The audio paper conclusion is very ambiguous and open ended. It vaguely agrees in the successful consolidation of the two field recordings together, but doesn’t give a final statement like an experiment would do The listener has the opportunity to make its own conclusion with the information it has been given, the composers don’t tilt the balance to any side of the argument. This means that the paper has an ethnographic nature.

I really enjoyed listening to this audio paper, I had never heard anything of the sort and I got lost by it’s narrative. It had an artistic approach to it instead of being academically orientated.

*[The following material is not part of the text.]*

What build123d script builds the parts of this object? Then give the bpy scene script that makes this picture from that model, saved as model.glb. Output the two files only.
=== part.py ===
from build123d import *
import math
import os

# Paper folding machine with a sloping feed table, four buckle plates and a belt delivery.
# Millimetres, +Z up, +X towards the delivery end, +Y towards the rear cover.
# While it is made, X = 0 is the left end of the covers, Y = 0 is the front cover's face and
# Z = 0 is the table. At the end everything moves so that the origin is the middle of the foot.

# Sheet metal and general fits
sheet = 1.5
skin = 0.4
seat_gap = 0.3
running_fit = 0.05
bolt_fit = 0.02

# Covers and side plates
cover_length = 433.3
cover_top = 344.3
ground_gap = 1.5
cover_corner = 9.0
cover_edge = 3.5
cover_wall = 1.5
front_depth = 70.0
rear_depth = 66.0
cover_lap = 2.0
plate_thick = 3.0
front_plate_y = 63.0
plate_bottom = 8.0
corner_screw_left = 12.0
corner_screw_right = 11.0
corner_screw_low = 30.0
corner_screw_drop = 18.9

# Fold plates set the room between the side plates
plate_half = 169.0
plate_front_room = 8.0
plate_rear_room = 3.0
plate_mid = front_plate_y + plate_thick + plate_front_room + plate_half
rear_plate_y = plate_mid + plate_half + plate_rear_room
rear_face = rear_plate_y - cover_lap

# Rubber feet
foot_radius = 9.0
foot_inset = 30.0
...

This made the listening experience more pleasurable.

Sound for screen project

I’m currently working in the sound and score for a short film created by a friend of mine. I will use a scene from this film for my Sound for Screen assessment. The theme of the film is the relationship of the individual with the city, and how alienating can society be in the city life. In the scene I have chosen, the main character is traveling from his work to his house, traveling across the London underground. In the scene the audience looses the sense of time and reality because of a non linear narrative, creating the sense of loosing perception of reality.

My approach for the sound design of the film will be to contrast natural diegetic sound with experimental coded synthesis, to mirror the conflict between the main character and the city, creating a barrier of what is real and what’s not. Also the score of the film will be generative music, to convey the non-chronological order of the scene, the audience will not be able to get attached to a melodic motif in the music because it will be ever changing. I will use mainly Supercollider to create the generative music and the sound design.